There are a number of famous investors and investment funds that focus on small-cap stocks. Some notable examples include:

Charles Royce is well known as one of the pioneers of small-cap investing. According to Forbes, Royce founded Royce Associates in 1972 and now manages in excess of $32 billion in assets through his eponymous Royce Funds. Royce is known for his expertise in small-cap investing and his funds have a long-standing track record of success in this area.

The Brown Capital Management Small Company Fund is a mutual fund that focuses on small-cap stocks. Morningstar says the fund has an impressive long-term track record of outperformance and is well-diversified across various sectors, which makes it a great option for small-cap investors.

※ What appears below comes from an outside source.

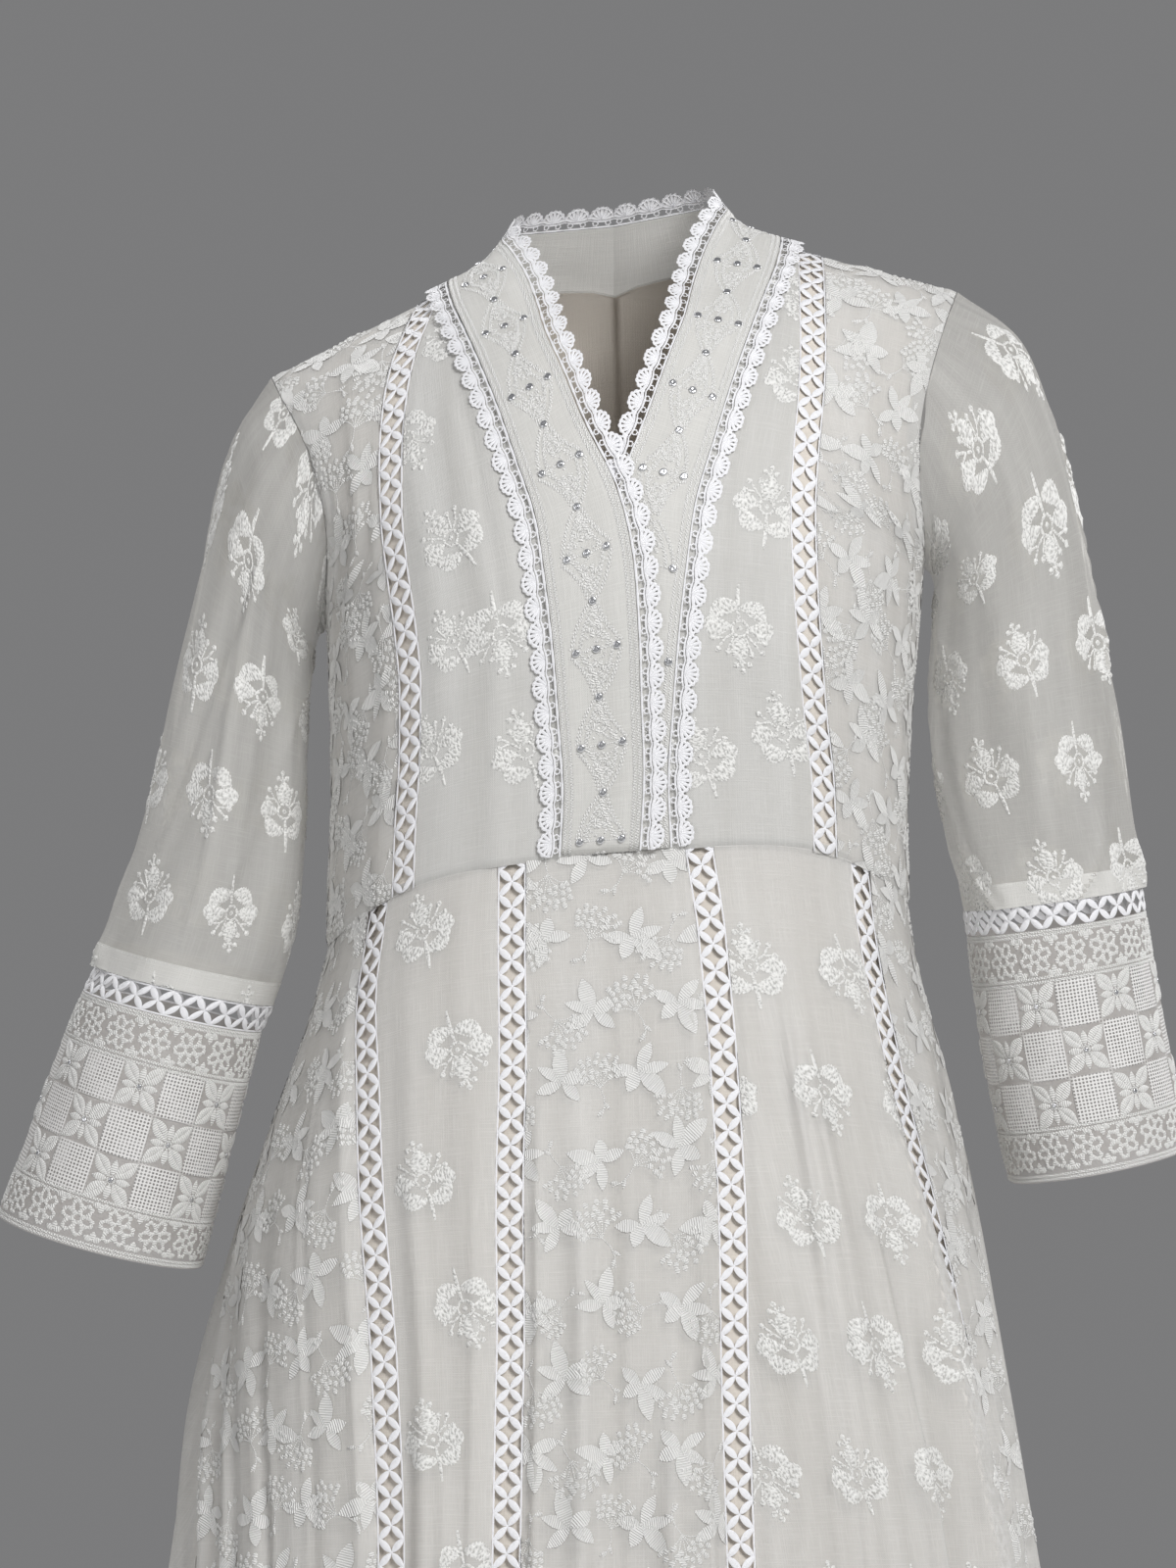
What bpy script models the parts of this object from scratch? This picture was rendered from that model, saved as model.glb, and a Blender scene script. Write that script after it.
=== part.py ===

Dr. Henry Ma, president of Julex Capital Management, is a well-respected investment advisor and ETF expert, who focuses on small-cap, cyclical stocks. According to Investors Business Daily, Dr. Ma believes that small-cap stocks can offer investors attractive returns, especially when the economy is recovering. He suggests investing in ETFs that track the Russell 2000 index, which is made up of small-cap companies.

Oberweis Micro Cap Portfolio is a mutual fund that focuses on small-cap companies with strong growth potential. Zacks reports this fund is managed by experienced investment professionals who have a track record of identifying and investing in promising small-cap companies. This fund is suitable for investors who are looking for high-growth, small-cap stocks. However, keep in mind that mutual funds can be very risky for multiple reasons and that's why some investors steer clear of them.

In summary, investing in small-cap companies can be a great opportunity for individual investors with limited capital. These stocks can offer significant upside growth potential and unique investment opportunities, such as increasing dividend payments. However, it's important to keep in mind that investing in small-cap companies also comes with increased risk. As always, it is important to research and consult with a financial advisor before making any investment decisions.